## TASK STATEMENT
Write down each entry again, exactly as it reads.

## TASK DATA
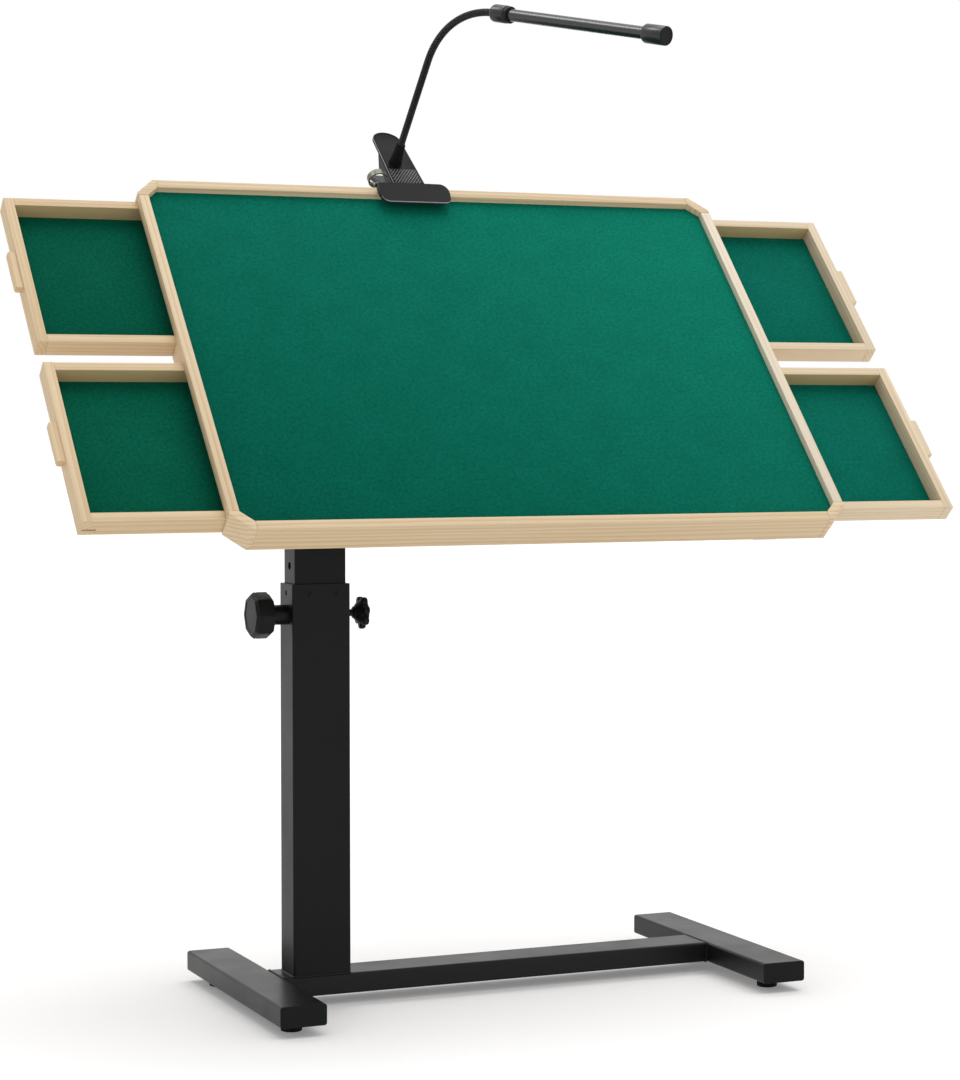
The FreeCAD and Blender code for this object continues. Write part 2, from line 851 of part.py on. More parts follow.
def make_flange(x0):
    """Side flange of the upper lever, with the ear that holds the hinge pin."""
    ear_radius = hinge_pin_diameter / 2 + ear_wall
    profile = [lever_point(0, flange_lip), lever_point(flange_run, flange_lip),
               lever_point(flange_run, clip_plate + flange_lip),
               (hinge_y + flange_heel_behind, hinge_z - flange_heel_below),
               (hinge_y + flange_ear_behind, hinge_z - flange_ear_below),
               (hinge_y + ear_radius, hinge_z - ear_radius), (hinge_y - ear_radius, hinge_z - ear_radius),
               (hinge_y - ear_radius, hinge_z + ear_rise)]
    return extrude_x(profile, x0, x0 + flange_thickness)


def plan_block(x, y, z, corners):
    """Upright block with its own radius at each of the named corners."""
    block = box(*x, *y, *z)
    for corner_x, corner_y, radius in corners:
        edges = []
        for edge in edges_along(block, V(0, 0, 1)):
            middle = edge.CenterOfMass
            if abs(middle.x - corner_x) < 1e-6 and abs(middle.y - corner_y) < 1e-6:
                edges.append(edge)
        block = block.makeFillet(radius, edges)
    return block


def make_clip_jaw():
    """Wide jaw over the lip, and the narrower heel that carries on from it into the lever."""
    nose = board_depth - jaw_reach
    crest = board_depth - jaw_back_slope
    heel = board_depth + lever_root_behind + jaw_heel_lap
    heel_bottom = -lever_root_below - clip_plate
    profile = [(nose, pad_thickness), (nose, pad_thickness + jaw_nose_height), (crest, jaw_height),
               (heel, -lever_root_below + jaw_heel_rise), (heel, heel_bottom),
               (board_depth + jaw_wall, pad_thickness)]
    left = clip_u - jaw_left
    right = clip_u + jaw_right
    corners = [(left, nose, jaw_nose_left_radius), (right, nose, jaw_nose_right_radius),
               (right, crest, jaw_back_right_radius)]
    plan = plan_block((left, right), (nose, crest), (0, jaw_height), corners)
    wide = extrude_x(profile, left, right).common(plan)
    heel_block = box(clip_u - ear_outer, clip_u + ear_outer, crest, heel, heel_bottom, jaw_height)
    return joined(wide, extrude_x(profile, left, right).common(heel_block))


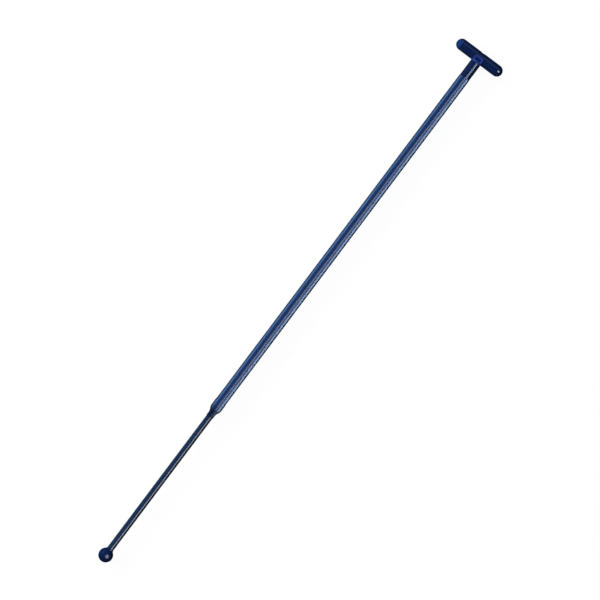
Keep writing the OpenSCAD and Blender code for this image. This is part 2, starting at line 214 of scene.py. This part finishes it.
plainLooks = {
    "acetal": {"dark": (0.72, 0.72, 0.69), "light": (0.80, 0.80, 0.77), "smooth": 0.40, "rough": 0.50,
               "cloudScale": (80, 80, 80), "grainScale": (300, 300, 300), "grainHeight": 0.000005},
    "rubber": {"dark": (0.012, 0.012, 0.013), "light": (0.022, 0.022, 0.023), "smooth": 0.55, "rough": 0.75,
               "cloudScale": (300, 300, 300), "grainScale": (900, 900, 900), "grainHeight": 0.00001},
    "brass": {"dark": (0.62, 0.44, 0.16), "light": (0.72, 0.53, 0.22), "smooth": 0.24, "rough": 0.34,
              "cloudScale": (90, 90, 90), "grainScale": (900, 60, 60), "grainHeight": 0.000006, "metal": 1},
    "steel": {"dark": (0.50, 0.51, 0.53), "light": (0.60, 0.61, 0.62), "smooth": 0.22, "rough": 0.34,
              "cloudScale": (90, 90, 90), "grainScale": (900, 60, 60), "grainHeight": 0.000006, "metal": 1},
    "foam": {"dark": (0.62, 0.62, 0.58), "light": (0.78, 0.78, 0.74), "smooth": 0.80, "rough": 0.95,
             "cloudScale": (60, 60, 60), "grainScale": (500, 500, 500), "grainHeight": 0.00008},
}
tubePaintedLight = makePaintedLight("blueTubePaintedBands", tubeLook)
nosePaintedLight = makePaintedLight("blueNosePaintedBands", noseLook)
rodNavy = makePlain("glossNavyRod", rodLook)
neckNavy = makePlain("glossNavyNeck", neckLook)
gripNavy = makePlain("glossNavyGrip", gripLook)
capPaintedLight = makePaintedLight("glossBlueCapPaintedLight", capLook)
ballNavy = makePlain("glossNavyBall", ballLook)
saddleBlue = makePlain("glossBlueSaddle", saddleLook)
recessNavy = makePlain("glossNavyRecess", recessLook)
slotMaterials = {name: makePlain(name, look) for name, look in plainLooks.items()}
slotMaterials.update({"tube_blue": tubePaintedLight, "rod_navy": rodNavy, "grip_navy": gripNavy,
                      "saddle_blue": saddleBlue, "ball_navy": ballNavy})


def dress(piece, material):
    if not piece.material_slots:
        piece.data.materials.append(None)
    for slot in piece.material_slots:
        slot.link = "OBJECT"
        slot.material = material


for subpart in frame["record"]["subparts"]:
    dress(nodes[subpart["node"]], slotMaterials[subpart["material_slot"]])
bodyOf = {}
for body, members in frame["record"]["behaviour"]["bodies"].items():
    for member in members:
        bodyOf[member] = body
print("materials set on the packed nodes")


turnTo = {"X": (0, pi / 2, 0), "Y": (-pi / 2, 0, 0), "Z": (0, 0, 0)}
axisVector = {"X": Vector((1, 0, 0)), "Y": Vector((0, 1, 0)), "Z": Vector((0, 0, 1))}
onPole = Vector((0, 0, poleZ))
onBar = Vector((barX, 0, poleZ))
mergeDistance = 0.002 * mm


def clearSelection():
    if bpy.context.object and bpy.context.object.mode != "OBJECT":
        bpy.ops.object.mode_set(mode="OBJECT")
    bpy.ops.object.select_all(action="DESELECT")


def selectOnly(piece):
    clearSelection()
    piece.select_set(True)
    bpy.context.view_layer.objects.active = piece


def turned(name, axis, origin, stations, sides=128, closed=False):
    # a circle is extruded and resized from station to station: (distance along the axis, radius);
    # the ends are filled when closed, and otherwise the last station meets the first
    clearSelection()
    direction = axisVector[axis]
    place, radius = stations[0]
    bpy.ops.mesh.primitive_circle_add(
        vertices=sides, radius=radius, fill_type="NOTHING",
        location=origin + direction * place, rotation=turnTo[axis])
    piece = bpy.context.object
    piece.name = name
    bpy.ops.object.transform_apply(location=True, rotation=True, scale=True)
    bpy.ops.object.mode_set(mode="EDIT")
    bpy.ops.mesh.select_all(action="SELECT")
    if closed:
        # with a ring inside the first end, its outer ring can be selected without the filled face
        innerR = radius / 2
        bpy.ops.mesh.edge_face_add()
        bpy.ops.mesh.inset(thickness=radius - innerR)
        bpy.ops.mesh.select_all(action="DESELECT")
        mesh = bmesh.from_edit_mesh(piece.data)
        for vertex in mesh.verts:
            away = vertex.co - origin - direction * place
            vertex.select_set(away.length > (innerR + radius) / 2)
        mesh.select_flush_mode()
        bmesh.update_edit_mesh(piece.data)
        bpy.ops.mesh.select_mode(type="VERT")
    for nextPlace, nextRadius in stations[1:]:
        bpy.ops.mesh.extrude_edges_move(
            TRANSFORM_OT_translate={"value": direction * (nextPlace - place)})
        if nextRadius != radius:
            ratio = nextRadius / radius
            scale = [1 if direction[i] else ratio for i in range(3)]
            bpy.ops.transform.resize(value=scale, center_override=origin + direction * nextPlace)
        place, radius = nextPlace, nextRadius
    if closed:
        bpy.ops.mesh.edge_face_add()
    bpy.ops.mesh.select_all(action="SELECT")
    bpy.ops.mesh.remove_doubles(threshold=mergeDistance)
    bpy.ops.mesh.normals_make_consistent(inside=False)
    bpy.ops.object.mode_set(mode="OBJECT")
    return piece


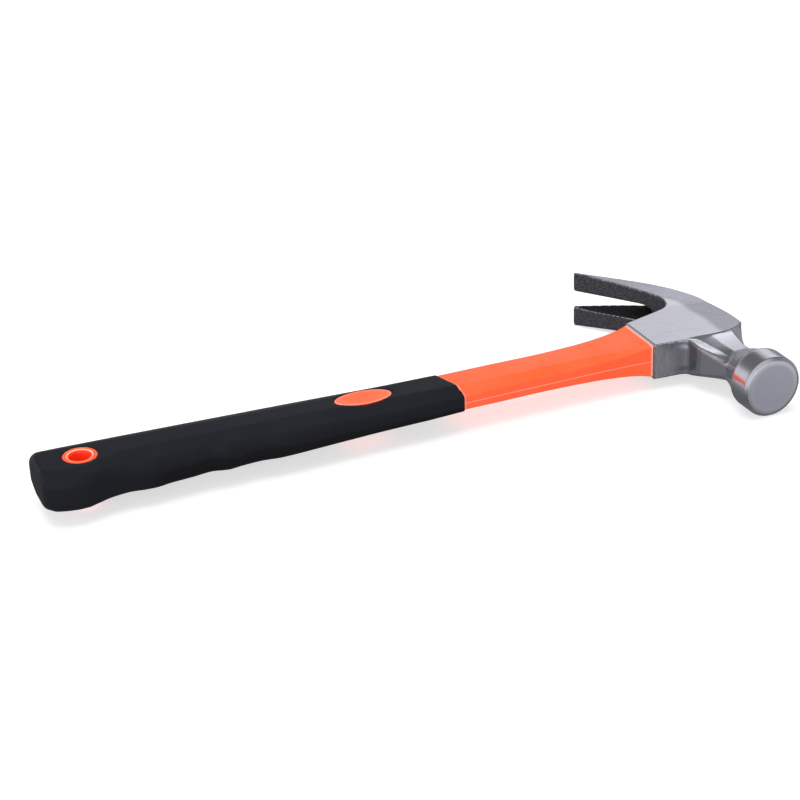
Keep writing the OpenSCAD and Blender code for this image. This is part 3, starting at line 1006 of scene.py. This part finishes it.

## SOLUTION
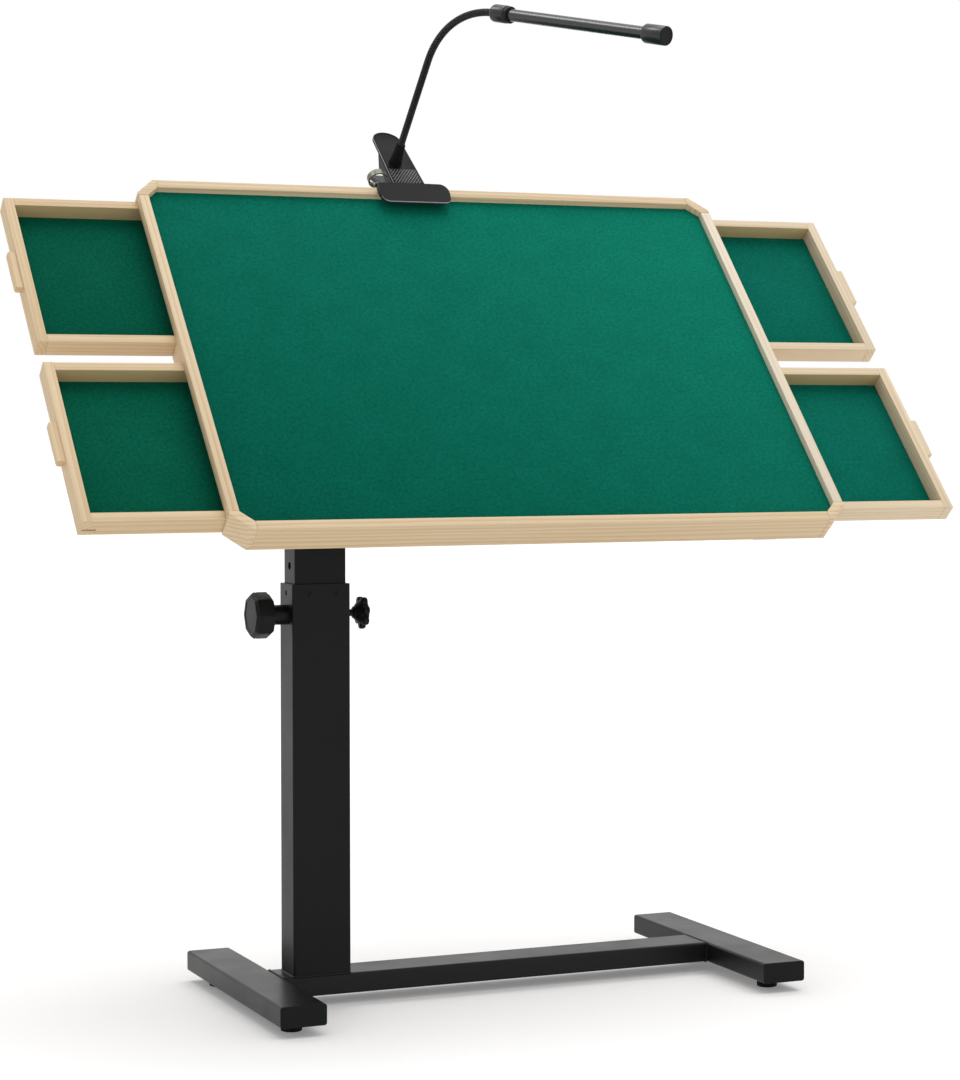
The FreeCAD and Blender code for this object continues. Write part 2, from line 851 of part.py on. More parts follow.
def make_flange(x0):
    """Side flange of the upper lever, with the ear that holds the hinge pin."""
    ear_radius = hinge_pin_diameter / 2 + ear_wall
    profile = [lever_point(0, flange_lip), lever_point(flange_run, flange_lip),
               lever_point(flange_run, clip_plate + flange_lip),
               (hinge_y + flange_heel_behind, hinge_z - flange_heel_below),
               (hinge_y + flange_ear_behind, hinge_z - flange_ear_below),
               (hinge_y + ear_radius, hinge_z - ear_radius), (hinge_y - ear_radius, hinge_z - ear_radius),
               (hinge_y - ear_radius, hinge_z + ear_rise)]
    return extrude_x(profile, x0, x0 + flange_thickness)


def plan_block(x, y, z, corners):
    """Upright block with its own radius at each of the named corners."""
    block = box(*x, *y, *z)
    for corner_x, corner_y, radius in corners:
        edges = []
        for edge in edges_along(block, V(0, 0, 1)):
            middle = edge.CenterOfMass
            if abs(middle.x - corner_x) < 1e-6 and abs(middle.y - corner_y) < 1e-6:
                edges.append(edge)
        block = block.makeFillet(radius, edges)
    return block


def make_clip_jaw():
    """Wide jaw over the lip, and the narrower heel that carries on from it into the lever."""
    nose = board_depth - jaw_reach
    crest = board_depth - jaw_back_slope
    heel = board_depth + lever_root_behind + jaw_heel_lap
    heel_bottom = -lever_root_below - clip_plate
    profile = [(nose, pad_thickness), (nose, pad_thickness + jaw_nose_height), (crest, jaw_height),
               (heel, -lever_root_below + jaw_heel_rise), (heel, heel_bottom),
               (board_depth + jaw_wall, pad_thickness)]
    left = clip_u - jaw_left
    right = clip_u + jaw_right
    corners = [(left, nose, jaw_nose_left_radius), (right, nose, jaw_nose_right_radius),
               (right, crest, jaw_back_right_radius)]
    plan = plan_block((left, right), (nose, crest), (0, jaw_height), corners)
    wide = extrude_x(profile, left, right).common(plan)
    heel_block = box(clip_u - ear_outer, clip_u + ear_outer, crest, heel, heel_bottom, jaw_height)
    return joined(wide, extrude_x(profile, left, right).common(heel_block))


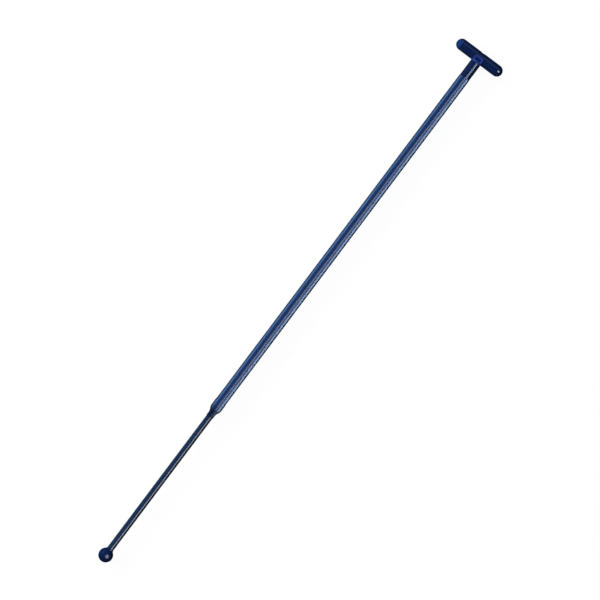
Keep writing the OpenSCAD and Blender code for this image. This is part 2, starting at line 214 of scene.py. This part finishes it.
plainLooks = {
    "acetal": {"dark": (0.72, 0.72, 0.69), "light": (0.80, 0.80, 0.77), "smooth": 0.40, "rough": 0.50,
               "cloudScale": (80, 80, 80), "grainScale": (300, 300, 300), "grainHeight": 0.000005},
    "rubber": {"dark": (0.012, 0.012, 0.013), "light": (0.022, 0.022, 0.023), "smooth": 0.55, "rough": 0.75,
               "cloudScale": (300, 300, 300), "grainScale": (900, 900, 900), "grainHeight": 0.00001},
    "brass": {"dark": (0.62, 0.44, 0.16), "light": (0.72, 0.53, 0.22), "smooth": 0.24, "rough": 0.34,
              "cloudScale": (90, 90, 90), "grainScale": (900, 60, 60), "grainHeight": 0.000006, "metal": 1},
    "steel": {"dark": (0.50, 0.51, 0.53), "light": (0.60, 0.61, 0.62), "smooth": 0.22, "rough": 0.34,
              "cloudScale": (90, 90, 90), "grainScale": (900, 60, 60), "grainHeight": 0.000006, "metal": 1},
    "foam": {"dark": (0.62, 0.62, 0.58), "light": (0.78, 0.78, 0.74), "smooth": 0.80, "rough": 0.95,
             "cloudScale": (60, 60, 60), "grainScale": (500, 500, 500), "grainHeight": 0.00008},
}
tubePaintedLight = makePaintedLight("blueTubePaintedBands", tubeLook)
nosePaintedLight = makePaintedLight("blueNosePaintedBands", noseLook)
rodNavy = makePlain("glossNavyRod", rodLook)
neckNavy = makePlain("glossNavyNeck", neckLook)
gripNavy = makePlain("glossNavyGrip", gripLook)
capPaintedLight = makePaintedLight("glossBlueCapPaintedLight", capLook)
ballNavy = makePlain("glossNavyBall", ballLook)
saddleBlue = makePlain("glossBlueSaddle", saddleLook)
recessNavy = makePlain("glossNavyRecess", recessLook)
slotMaterials = {name: makePlain(name, look) for name, look in plainLooks.items()}
slotMaterials.update({"tube_blue": tubePaintedLight, "rod_navy": rodNavy, "grip_navy": gripNavy,
                      "saddle_blue": saddleBlue, "ball_navy": ballNavy})


def dress(piece, material):
    if not piece.material_slots:
        piece.data.materials.append(None)
    for slot in piece.material_slots:
        slot.link = "OBJECT"
        slot.material = material


for subpart in frame["record"]["subparts"]:
    dress(nodes[subpart["node"]], slotMaterials[subpart["material_slot"]])
bodyOf = {}
for body, members in frame["record"]["behaviour"]["bodies"].items():
    for member in members:
        bodyOf[member] = body
print("materials set on the packed nodes")


turnTo = {"X": (0, pi / 2, 0), "Y": (-pi / 2, 0, 0), "Z": (0, 0, 0)}
axisVector = {"X": Vector((1, 0, 0)), "Y": Vector((0, 1, 0)), "Z": Vector((0, 0, 1))}
onPole = Vector((0, 0, poleZ))
onBar = Vector((barX, 0, poleZ))
mergeDistance = 0.002 * mm


def clearSelection():
    if bpy.context.object and bpy.context.object.mode != "OBJECT":
        bpy.ops.object.mode_set(mode="OBJECT")
    bpy.ops.object.select_all(action="DESELECT")


def selectOnly(piece):
    clearSelection()
    piece.select_set(True)
    bpy.context.view_layer.objects.active = piece


def turned(name, axis, origin, stations, sides=128, closed=False):
    # a circle is extruded and resized from station to station: (distance along the axis, radius);
    # the ends are filled when closed, and otherwise the last station meets the first
    clearSelection()
    direction = axisVector[axis]
    place, radius = stations[0]
    bpy.ops.mesh.primitive_circle_add(
        vertices=sides, radius=radius, fill_type="NOTHING",
        location=origin + direction * place, rotation=turnTo[axis])
    piece = bpy.context.object
    piece.name = name
    bpy.ops.object.transform_apply(location=True, rotation=True, scale=True)
    bpy.ops.object.mode_set(mode="EDIT")
    bpy.ops.mesh.select_all(action="SELECT")
    if closed:
        # with a ring inside the first end, its outer ring can be selected without the filled face
        innerR = radius / 2
        bpy.ops.mesh.edge_face_add()
        bpy.ops.mesh.inset(thickness=radius - innerR)
        bpy.ops.mesh.select_all(action="DESELECT")
        mesh = bmesh.from_edit_mesh(piece.data)
        for vertex in mesh.verts:
            away = vertex.co - origin - direction * place
            vertex.select_set(away.length > (innerR + radius) / 2)
        mesh.select_flush_mode()
        bmesh.update_edit_mesh(piece.data)
        bpy.ops.mesh.select_mode(type="VERT")
    for nextPlace, nextRadius in stations[1:]:
        bpy.ops.mesh.extrude_edges_move(
            TRANSFORM_OT_translate={"value": direction * (nextPlace - place)})
        if nextRadius != radius:
            ratio = nextRadius / radius
            scale = [1 if direction[i] else ratio for i in range(3)]
            bpy.ops.transform.resize(value=scale, center_override=origin + direction * nextPlace)
        place, radius = nextPlace, nextRadius
    if closed:
        bpy.ops.mesh.edge_face_add()
    bpy.ops.mesh.select_all(action="SELECT")
    bpy.ops.mesh.remove_doubles(threshold=mergeDistance)
    bpy.ops.mesh.normals_make_consistent(inside=False)
    bpy.ops.object.mode_set(mode="OBJECT")
    return piece


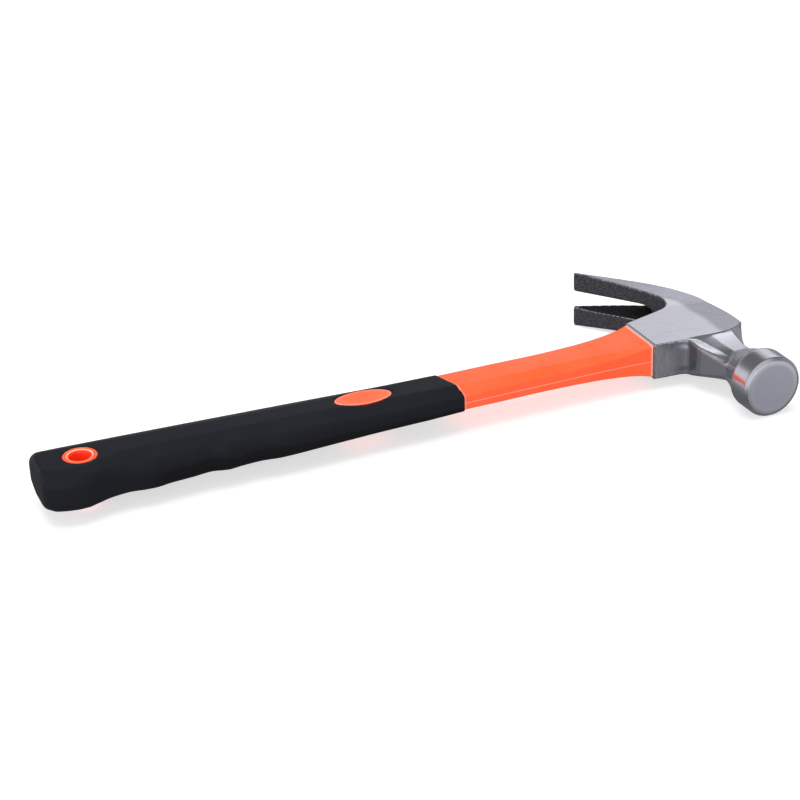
Keep writing the OpenSCAD and Blender code for this image. This is part 3, starting at line 1006 of scene.py. This part finishes it.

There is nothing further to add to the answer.